Identify the lines containing the word "picture". Copy each one.

— begin Collected material —

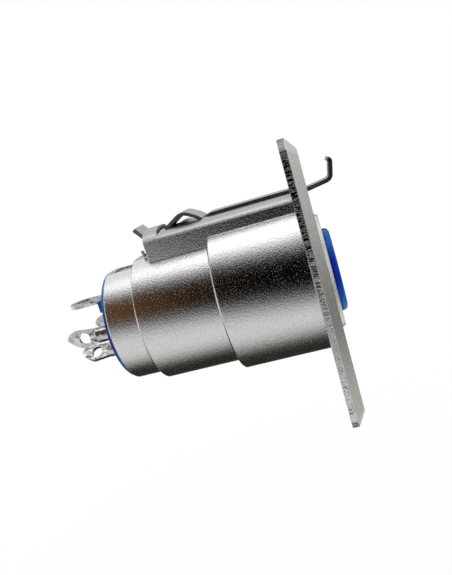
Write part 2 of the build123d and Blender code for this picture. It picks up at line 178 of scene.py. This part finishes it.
def nylon(name, deep, clear):
    """Blue nylon: deep within deep_reach of deep_z, and lighter above or below it, up to the colour
    clear, as painted light.
    """
    made, tree, shader = coloured(name, deep, 0.0, nylon_rough)
    shader.inputs["Specular IOR Level"].default_value = nylon_specular
    shader.inputs["Sheen Weight"].default_value = nylon_sheen
    shader.inputs["Sheen Roughness"].default_value = sheen_rough
    shader.inputs["Sheen Tint"].default_value = (*sheen_blue, 1)
    flow = grain(tree, flow_size, flow_detail)
    place = tree.nodes.new("ShaderNodeTexCoord")
    _, _, z = split(tree, place.outputs["Object"])
    off_middle = sums(tree, "ABSOLUTE", sums(tree, "SUBTRACT", z, deep_z))
    streaks = sums(tree, "MULTIPLY", sums(tree, "SUBTRACT", flow, 0.5), flow_streak)
    # Painted light: the colour grows lighter away from deep_z towards the top and bottom, with the
    # flow streaks mixed in.
    painted_light_and_flow = sums(tree, "ADD", sums(tree, "DIVIDE", off_middle, painted_light_reach), streaks)
    tree.links.new(tint(tree, painted_light_and_flow, (deep_reach / painted_light_reach, deep), (1.0, clear)),
                   shader.inputs["Base Color"])
    dimple(tree, shader, flow, flow_depth)
    return made


dress(nylon("blue_nylon", blue_deep, blue_painted_light), "socket_insert")
dress(nylon("dark_blue_nylon", carrier_deep, carrier_painted_light), "contact_carrier")


# Contacts and ground lug. Turned and stamped copper alloy, bright tin-silver plate, with
# soft hammered waves behind the shell, where the ends were flattened.
silver_dark, silver_light = (0.5, 0.495, 0.48), (0.86, 0.855, 0.84)
silver_rough = 0.18
wave_size, wave_detail, wave_depth = 0.0013, 1.5, 0.0002
wave_low, wave_high = 0.35, 0.65

silver, tree, shader = coloured("silver_plate", silver_light, 1.0, silver_rough)
waves = grain(tree, wave_size, wave_detail)
tree.links.new(tint(tree, waves, (wave_low, silver_dark), (wave_high, silver_light)),
               shader.inputs["Base Color"])
place = tree.nodes.new("ShaderNodeTexCoord")
_, y, _ = split(tree, place.outputs["Object"])
flattened = sums(tree, "GREATER_THAN", y, shell_high.y)
dimple(tree, shader, sums(tree, "MULTIPLY", waves, flattened), wave_depth)
dress(silver, "contact_1", "contact_2", "contact_3", "ground_lug")


# Latch cover, lever, pawl, pin and spring. Pressed and bent steel with a dull nickel plate,
# drawn steel for the pin and the spring.
steel_dark, steel_light = (0.38, 0.38, 0.365), (0.52, 0.52, 0.5)
steel_rough = 0.3
mill_size, mill_detail, mill_depth = 0.0002, 2.0, 0.00003
mill_low, mill_high = 0.35, 0.65

steel, tree, shader = coloured("sheet_steel", steel_light, 1.0, steel_rough)
mill_grain = grain(tree, mill_size, mill_detail)
tree.links.new(tint(tree, mill_grain, (mill_low, steel_dark), (mill_high, steel_light)),
               shader.inputs["Base Color"])
dimple(tree, shader, mill_grain, mill_depth)
dress(steel, "latch_cover", "latch_lever", "latch_pawl", "latch_pin", "latch_spring")


# Camera, as fitted to the photograph: angles in degrees, distance in metres, focal length
# in pixels of the 452 x 575 photograph.
azimuth, elevation, roll = np.radians([79.68, 11.43, 16.73])
distance = 0.10555
focal_px, photo_height = 574.6, 575
sensor_mm, near_clip = 24.0, 0.005
target = np.array([0.0, 0.01607, 0.00172])

back = np.array([-np.cos(elevation) * np.sin(azimuth), -np.cos(elevation) * np.cos(azimuth),
                 np.sin(elevation)])
side = np.cross(-back, (0, 0, 1))
side /= np.linalg.norm(side)
up = np.cross(side, -back)
across = np.cos(roll) * side - np.sin(roll) * up
upward = np.sin(roll) * side + np.cos(roll) * up
camera_data = bpy.data.cameras.new("camera")
camera_data.sensor_fit = "VERTICAL"
camera_data.sensor_height = sensor_mm
camera_data.lens = focal_px / photo_height * sensor_mm
camera_data.clip_start = near_clip
camera = bpy.data.objects.new("camera", camera_data)
bpy.context.scene.collection.objects.link(camera)
camera.matrix_world = Matrix([[across[i], upward[i], back[i], target[i] + distance * back[i]]
                              for i in range(3)] + [[0, 0, 0, 1]])
bpy.context.scene.camera = camera
bpy.context.scene.view_settings.view_transform = "Standard"


# Floor, well below the connector, which hangs by its panel screws. White, and keeping a fifth
# of its own shading under the connector, so that the shadow shows.
floor_z, floor_half = -0.09, 2
floor_colour, floor_rough = (0.9, 0.9, 0.9), 0.9
white_under, white_away = (0.8, 0.8, 0.8), (1, 1, 1)
fade_from, fade_to = 0.11, 0.2


def sheet(name, points, material):
    """Grid of points (rows, columns, 3) made into a staged mesh of four-sided faces."""
    rows, columns = points.shape[:2]
    index = np.arange(rows * columns).reshape(rows, columns)
    faces = np.stack([index[:-1, :-1], index[:-1, 1:], index[1:, 1:], index[1:, :-1]], -1)
    mesh = bpy.data.meshes.new(name)
    mesh.from_pydata(points.reshape(-1, 3).tolist(), [], faces.reshape(-1, 4).tolist())
    mesh.materials.append(material)
    made = bpy.data.objects.new(name, mesh)
    bpy.context.scene.collection.objects.link(made)
    return made


def white_where_seen(tree, plain, white, share=1.0):
    """The plain surface for light, and for camera, glass and mirror rays a share of the white."""
    paths = tree.nodes.new("ShaderNodeLightPath")
    seen = sums(tree, "MAXIMUM", paths.outputs["Is Camera Ray"],
                paths.outputs["Is Transmission Ray"])
    seen = sums(tree, "MAXIMUM", seen, paths.outputs["Is Glossy Ray"])
    mix = tree.nodes.new("ShaderNodeMixShader")
    tree.links.new(sums(tree, "MULTIPLY", seen, share), mix.inputs["Fac"])
    tree.links.new(plain, mix.inputs[1])
    tree.links.new(white, mix.inputs[2])
    return mix.outputs["Shader"]


def level_floor(x, y):
    """Level plane: every point x, y at the height floor_z."""
    return np.stack([x, y, np.full_like(x, floor_z)], -1)


floor, tree, shader = coloured("floor", floor_colour, 0.0, floor_rough)
glow = tree.nodes.new("ShaderNodeEmission")
place = tree.nodes.new("ShaderNodeTexCoord")
from_middle = tree.nodes.new("ShaderNodeVectorMath")
from_middle.operation = "LENGTH"
tree.links.new(place.outputs["Object"], from_middle.inputs[0])
whiteness = tint(tree, from_middle.outputs["Value"], (fade_from, white_under),
                 (fade_to, white_away))
tree.links.new(white_where_seen(tree, shader.outputs["BSDF"], glow.outputs["Emission"], whiteness),
               tree.nodes["Material Output"].inputs["Surface"])
floor_span = np.linspace(-floor_half, floor_half, 3)
sheet("floor", level_floor(*np.meshgrid(floor_span, floor_span)), floor)


# World: white where it is seen or mirrored, and a plain even light on the object otherwise.
# No sky and no picture.
daylight = 0.75

world = bpy.data.worlds.new("world")
bpy.context.scene.world = world
world.use_nodes = True
tree = world.node_tree
plain = tree.nodes["Background"]
plain.inputs["Color"].default_value = (1, 1, 1, 1)
plain.inputs["Strength"].default_value = daylight
white = tree.nodes.new("ShaderNodeBackground")
white.inputs["Color"].default_value = (1, 1, 1, 1)
tree.links.new(white_where_seen(tree, plain.outputs[0], white.outputs[0]),
               tree.nodes["World Output"].inputs["Surface"])


# Backdrop: a cloth hung all round the connector, which glows and is seen only in reflections,
# as painted reflections of a studio. Black at eye height, brown towards the solder end, light
# grey below with a painted shadow under the connector, and white overhead, glowing brighter
# than white as a painted softbox. The side at +X has a narrower black band and the wider
# painted shadow.
cloth_r = 0.085
cloth_front, cloth_rear, cloth_columns = -0.06, 0.35, 121
painted_shadow_at, painted_shadow_soft = -1.6, 0.72
dark_at, dark_soft, dark_tilt = -0.69, 0.62, 0.49
bright_at, bright_soft, bright_tilt = 0.8, 1.0, 0.22
cloth_grey, painted_shadow_grey, black_share, bright_grey = 0.75, 0.022, 0.1, 2.4
far_painted_shadow_at, far_painted_shadow_soft = -0.75, 0.45
far_bright_at, far_bright_soft, far_bright_grey = -0.1, 0.7, 0.85
painted_shadow_front, painted_shadow_front_soft = -0.4, 0.35
warm_turn, warm_turn_soft = 0.3, 0.55
warm_climb, warm_climb_soft = -0.6, 0.3
warm_half, brown_half, brown_full = 0.45, (0.045, 0.018, 0.008), (0.13, 0.066, 0.026)
olive, lilac = (1.0, 1.0, 0.9), (0.97, 0.97, 1.0)


def rise(tree, start, width, angle):
    """0 up to start and 1 from a width beyond it, with an S-shaped slope between them.

    x is the share of the width that is gone, and the slope x squared times three less two x."""
    x = sums(tree, "DIVIDE", sums(tree, "SUBTRACT", angle, start), width, clamp=True)
    return sums(tree, "MULTIPLY", sums(tree, "MULTIPLY", x, x),
                sums(tree, "SUBTRACT", 3, sums(tree, "MULTIPLY", x, 2)))


def by_channel(tree, how, a, b):
    """Vector Math node on two colours: how is its operation."""
    node = tree.nodes.new("ShaderNodeVectorMath")
    node.operation = how
    tree.links.new(a, node.inputs[0])
    tree.links.new(b, node.inputs[1])
    return node.outputs[0]


def shine_only(tree, colour):
    """The material gives off this colour and mirrors or scatters nothing."""
    shine = tree.nodes.new("ShaderNodeEmission")
    tree.links.new(colour, shine.inputs["Color"])
    tree.links.new(shine.outputs[0], tree.nodes["Material Output"].inputs["Surface"])


def mirrored_only(card):
    """The card is seen in reflections and nowhere else, and shades nothing."""
    card.visible_camera = False
    card.visible_diffuse = False
    card.visible_transmission = False
    card.visible_shadow = False


def hung_cloth(angle, along):
    """Tube round the Y axis: minus X and Z are cloth_r times the angle's cosine and sine."""
    return np.stack([-cloth_r * np.cos(angle), along, cloth_r * np.sin(angle)], -1)


cloth, tree, _ = coloured("backdrop_cloth", (0, 0, 0), 0.0, 1.0)
place = tree.nodes.new("ShaderNodeTexCoord")
x, y, z = split(tree, place.outputs["Object"])
# climb is the angle above the horizon, and turn how far along Y, in cloth radii.
climb = sums(tree, "ARCTAN2", z, sums(tree, "ABSOLUTE", x))
turn = sums(tree, "DIVIDE", y, cloth_r)
far = sums(tree, "GREATER_THAN", x, 0)
near = sums(tree, "SUBTRACT", 1, far)

# Painted shadow: a dark patch low down under the connector, standing in for its shadow on the
# floor.
above_painted_shadow = sums(tree, "MINIMUM", rise(tree, painted_shadow_at, painted_shadow_soft, climb),
                  sums(tree, "MAXIMUM", rise(tree, far_painted_shadow_at, far_painted_shadow_soft, climb), near))
in_front = sums(tree, "SUBTRACT", 1, rise(tree, painted_shadow_front, painted_shadow_front_soft, turn))
above_painted_shadow = sums(tree, "MAXIMUM", above_painted_shadow, in_front)
below_black = sums(tree, "SUBTRACT", climb, sums(tree, "MULTIPLY", turn, dark_tilt))
below_black = sums(tree, "SUBTRACT", 1, rise(tree, dark_at, dark_soft, below_black))
lower = sums(tree, "MULTIPLY", below_black, cloth_grey - painted_shadow_grey)
lower = sums(tree, "ADD", sums(tree, "MULTIPLY", lower, above_painted_shadow), painted_shadow_grey * black_share)
in_painted_shadow = sums(tree, "SUBTRACT", 1, above_painted_shadow)
lower = sums(tree, "ADD", lower, sums(tree, "MULTIPLY", in_painted_shadow, painted_shadow_grey))

# Painted softbox: overhead the cloth glows up to bright_grey, brighter than white, for the
# highlights on the metal.
raised = sums(tree, "SUBTRACT", climb, sums(tree, "MULTIPLY", turn, bright_tilt))
upper = sums(tree, "MULTIPLY", rise(tree, bright_at, bright_soft, raised), bright_grey)
far_upper = sums(tree, "MULTIPLY", rise(tree, far_bright_at, far_bright_soft, climb),
                 far_bright_grey)
upper = sums(tree, "MAXIMUM", upper, sums(tree, "MULTIPLY", far_upper, far))

greys = by_channel(tree, "MULTIPLY", sums(tree, "MAXIMUM", lower, upper),
                   tint(tree, above_painted_shadow, (0.0, olive), (1.0, lilac)))
warm = sums(tree, "MULTIPLY", rise(tree, warm_turn, warm_turn_soft, turn),
            rise(tree, warm_climb, warm_climb_soft, climb))
browns = tint(tree, warm, (0.0, (0.0, 0.0, 0.0)), (warm_half, brown_half), (1.0, brown_full))
shine_only(tree, by_channel(tree, "MAXIMUM", greys, browns))
round_it = np.linspace(-np.pi, np.pi, cloth_columns)
mirrored_only(sheet("backdrop_cloth", hung_cloth(*np.meshgrid(round_it, [cloth_front, cloth_rear])),
                    cloth))


# Grey card in front of the mating side, which glows and is seen only in reflections, as a painted
# reflection that the flange's bevel shows: mid grey, darkest below the middle. Its stops are
# share of the height, red and green, blue.
card_y, card_low, card_tall = -0.06, -0.06, 0.1
card_sides, card_ends = (-0.05, 0.12), (-0.085, 0.12)
card_greys = ((0.08, 0.5, 0.47), (0.17, 0.42, 0.39), (0.27, 0.3, 0.28), (0.33, 0.17, 0.16),
              (0.42, 0.19, 0.18), (0.52, 0.31, 0.3), (0.62, 0.43, 0.42), (0.74, 0.48, 0.47),
              (0.8, 0.57, 0.56))


def upright_card(x, z):
    """Upright plane: every point x, z at the same card_y."""
    return np.stack([x, np.full_like(x, card_y), z], -1)


grey_card, tree, _ = coloured("grey_card", (0, 0, 0), 0.0, 1.0)
place = tree.nodes.new("ShaderNodeTexCoord")
_, _, z = split(tree, place.outputs["Object"])
height = sums(tree, "DIVIDE", sums(tree, "SUBTRACT", z, card_low), card_tall, clamp=True)
shine_only(tree, tint(tree, height, *((at, (grey, grey, blue)) for at, grey, blue in card_greys)))
mirrored_only(sheet("grey_card", upright_card(*np.meshgrid(card_sides, card_ends)), grey_card))


# Soft light. One wide lamp overhead, weak beside the even light of the world, for a soft
# shadow on the floor.
lamp_width, lamp_length, lamp_z, lamp_watts = 0.5, 0.8, 0.5, 1.5

soft_light = bpy.data.lights.new("soft_light", "AREA")
soft_light.shape = "RECTANGLE"
soft_light.size, soft_light.size_y = lamp_width, lamp_length
soft_light.energy = lamp_watts
lamp = bpy.data.objects.new("soft_light", soft_light)
bpy.context.scene.collection.objects.link(lamp)
lamp.location = (0.0, 0.0, lamp_z)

— end Collected material —

**The completed task**
Write part 2 of the build123d and Blender code for this picture. It picks up at line 178 of scene.py. This part finishes it.
# No sky and no picture.